= Source material =
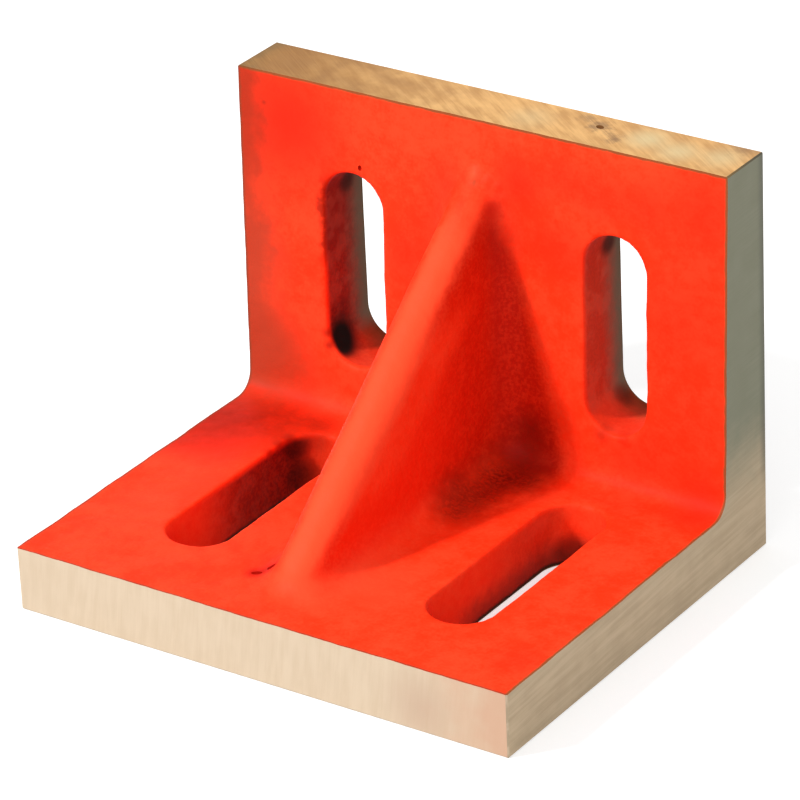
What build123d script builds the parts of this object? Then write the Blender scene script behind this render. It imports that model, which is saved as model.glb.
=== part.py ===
from build123d import *
import os
from math import radians, tan

# Angle plate: one iron casting with two slotted legs at a right angle and a sloping web between them.
# X runs along the legs, Y from the front edge of the base to the outer face of the wall, Z up.
# The origin is the centre of the bottom face. All sizes are in millimetres.

# Whole casting
length = 152.4
depth = 127.0
height = 114.3

# Legs, cast a little thicker where they meet than at their free edges
base_edge_thickness = 18.2
base_root_thickness = 18.4
wall_edge_thickness = 18.0
wall_root_thickness = 21.0
root_fillet = 6.0

# Slots: two full-round slots through each leg, a pair that the casting left a little off its middle
slot_width = 19.0
slot_spacing = 82.3
slots_off_middle = 1.0
base_slot_to_front_edge = 23.7
base_slot_to_wall = 12.9
wall_slot_to_base = 14.5
wall_slot_to_top_edge = 24.2
slot_lip_radius = 0.6

# Web: full-round ridge, and flanks that draw in towards the top
web_foot_thickness = 14.3
web_top_thickness = 13.4
web_ridge_radius = 6.6
web_top_below_edge = 14.2
web_toe_to_front_edge = 12.6
web_toe_height = 6.6
web_toe_slope = 58.0
web_toe_radius = 8.0
web_fillet = 9.0

# Machined edges are broken, and every cut runs past the faces that it opens
edge_break = 0.4
overrun = 5.0

# Faces and corners that the sizes above give
front = -depth / 2
back = depth / 2
wall_face_at_root = back - wall_root_thickness
wall_face_at_top = back - wall_edge_thickness
slot_middles = [slots_off_middle - slot_spacing / 2, slots_off_middle + slot_spacing / 2]


def side_prism(outline):
    """A prism as long as the casting, with this outline of (Y, Z) points."""
    return extrude(make_face(Plane.YZ * Polyline(*outline, close=True)), length / 2, both=True)


def legs():
    """Base and wall, with the fillet that runs along their inner corner."""
    body = side_prism(
        [
            (front, 0),
            (back, 0),
            (back, height),
            (wall_face_at_top, height),
            (wall_face_at_root, base_root_thickness),
            (front, base_edge_thickness),
        ]
    )
    corner = Vertex(0, wall_face_at_root, base_root_thickness)
    return fillet(body.edges().sort_by_distance(corner)[0], root_fillet)


def web_side():
    """The web seen from the end: a toe, the sloping ridge, and a foot and back sunk into the legs."""
    toe = front + web_toe_to_front_edge
    knee = (toe + web_toe_height / tan(radians(web_toe_slope)), base_edge_thickness + web_toe_height)
    top = (wall_face_at_top, height - web_top_below_edge)
    ridge_slope = (top[1] - knee[1]) / (top[0] - knee[0])
    sunk_floor = base_edge_thickness / 2
    sunk_back = wall_face_at_top + wall_edge_thickness / 2
    sunk_toe = toe - (base_edge_thickness - sunk_floor) / tan(radians(web_toe_slope))
    outline = Polyline(
        (sunk_toe, sunk_floor),
        knee,
        (sunk_back, top[1] + ridge_slope * (sunk_back - top[0])),
        (sunk_back, sunk_floor),
        close=True,
    )
    face = make_face(Plane.YZ * outline)
    knee_corner = face.vertices().sort_by_distance((0, *knee))[0]
    return extrude(fillet(knee_corner, web_toe_radius), length / 2, both=True)


def web_front():
    """The web seen from the front: wider at the base than at the top edge of the casting."""
    draw = (web_foot_thickness - web_top_thickness) / (height - web_top_below_edge)
    foot = web_foot_thickness / 2
    tip = (web_foot_thickness - draw * height) / 2
    outline = Polyline((-foot, 0), (foot, 0), (tip, height), (-tip, height), close=True)
    return extrude(make_face(Plane.XZ * outline), depth / 2, both=True)


def web():
    """The web by itself, with its toe and ridge rounded over."""
    blank = web_side() & web_front()
    rounded = []
    for flank in blank.faces().sort_by(SortBy.AREA)[-2:]:
        outline = flank.edges().sort_by(Axis.Y)[:-1]
        rounded += outline.sort_by(Axis.Z)[1:]
    return fillet(rounded, web_ridge_radius)


def slot_cutters():
    """The four slots as solids that run past both faces of their leg."""
    base_slot_start = front + base_slot_to_front_edge
    base_slot_end = wall_face_at_root - base_slot_to_wall
    wall_slot_start = base_root_thickness + wall_slot_to_base
    wall_slot_end = height - wall_slot_to_top_edge
    base_outline = SlotOverall(base_slot_end - base_slot_start, slot_width, rotation=90)
    wall_outline = SlotOverall(wall_slot_end - wall_slot_start, slot_width, rotation=90)
    base_middle = (base_slot_start + base_slot_end) / 2
    wall_middle = (wall_slot_start + wall_slot_end) / 2
    cutters = []
    for x in slot_middles:
        base_plane = Plane(origin=(x, base_middle, -overrun), z_dir=(0, 0, 1))
        wall_plane = Plane(origin=(x, back + overrun, wall_middle), x_dir=(1, 0, 0), z_dir=(0, -1, 0))
        cutters.append(extrude(base_plane * base_outline, base_root_thickness + 2 * overrun))
        cutters.append(extrude(wall_plane * wall_outline, wall_root_thickness + 2 * overrun))
    return cutters


def lies_in_outer_face(edge):
    """Whether an edge bounds one of the six outer faces, all of which are machined."""
    box = edge.bounding_box()
    near = edge_break / 4
    spans = [
        (box.min.X, box.max.X, -length / 2, length / 2),
        (box.min.Y, box.max.Y, front, back),
        (box.min.Z, box.max.Z, 0, height),
    ]
    for low, high, first, last in spans:
        if high - low < near and min(abs(low - first), abs(low - last)) < near:
            return True
    return False


def angle_plate():
    """The finished casting: legs and web blended together, slotted, and its machined edges broken."""
    plain_legs = legs()
    plain_web = web()
    joined = plain_legs + plain_web
    cast = fillet(new_edges(plain_legs, plain_web, combined=joined), web_fillet)

    cutters = slot_cutters()
    slotted = cast - cutters
    mouths = new_edges(cast, *cutters, combined=slotted)
    soft = fillet([mouth for mouth in mouths if not lies_in_outer_face(mouth)], slot_lip_radius)
    return chamfer([edge for edge in soft.edges() if lies_in_outer_face(edge)], edge_break)


plate = angle_plate()
os.makedirs("parts", exist_ok=True)
export_step(plate, "parts/angle_plate.step")
print("angle_plate", round(plate.volume), "mm3", plate.bounding_box())
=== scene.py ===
import math

import bpy
from mathutils import Matrix, Vector


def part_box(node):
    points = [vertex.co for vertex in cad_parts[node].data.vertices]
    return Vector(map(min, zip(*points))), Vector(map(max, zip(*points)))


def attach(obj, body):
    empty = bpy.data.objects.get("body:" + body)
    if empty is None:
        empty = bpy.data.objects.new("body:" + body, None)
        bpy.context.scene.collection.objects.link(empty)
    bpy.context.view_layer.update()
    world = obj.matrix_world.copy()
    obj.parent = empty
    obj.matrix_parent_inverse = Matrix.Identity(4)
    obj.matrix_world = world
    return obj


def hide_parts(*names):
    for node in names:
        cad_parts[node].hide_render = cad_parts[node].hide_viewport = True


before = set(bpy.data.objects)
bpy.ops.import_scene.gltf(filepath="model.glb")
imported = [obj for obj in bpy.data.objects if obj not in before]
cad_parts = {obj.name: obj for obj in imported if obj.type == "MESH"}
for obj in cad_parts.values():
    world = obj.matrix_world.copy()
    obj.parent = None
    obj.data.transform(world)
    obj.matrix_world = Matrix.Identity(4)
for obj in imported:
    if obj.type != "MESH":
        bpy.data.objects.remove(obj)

# A webbed angle plate: one iron casting, painted red where it is as cast and milled bare outside.
# X runs along the legs, Y from the front edge of the base to the outer face of the wall, Z up.
# The origin is the centre of the bottom face. Lengths are in metres.

MM = 0.001
NODE = "angle_plate"
LOW, HIGH = (Vector(corner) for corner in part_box(NODE))
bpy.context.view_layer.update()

# Casting, as the foundry leaves it before the outer faces are milled
STOCK = 4 * MM
SKIN_GRID = 0.8 * MM
SKIN_SMOOTHING = 4
NEAR = 0.6 * MM
MERGE_DISTANCE = 0.001 * MM
CUT_THRESHOLD = 0.001 * MM
SMOOTH_BELOW = math.radians(40)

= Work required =
Pull every line containing the word "True" out of the material.

= In response =
    return extrude(make_face(Plane.YZ * Polyline(*outline, close=True)), length / 2, both=True)
        close=True,
    return extrude(fillet(knee_corner, web_toe_radius), length / 2, both=True)
    outline = Polyline((-foot, 0), (foot, 0), (tip, height), (-tip, height), close=True)
    return extrude(make_face(Plane.XZ * outline), depth / 2, both=True)
            return True
os.makedirs("parts", exist_ok=True)
        cad_parts[node].hide_render = cad_parts[node].hide_viewport = True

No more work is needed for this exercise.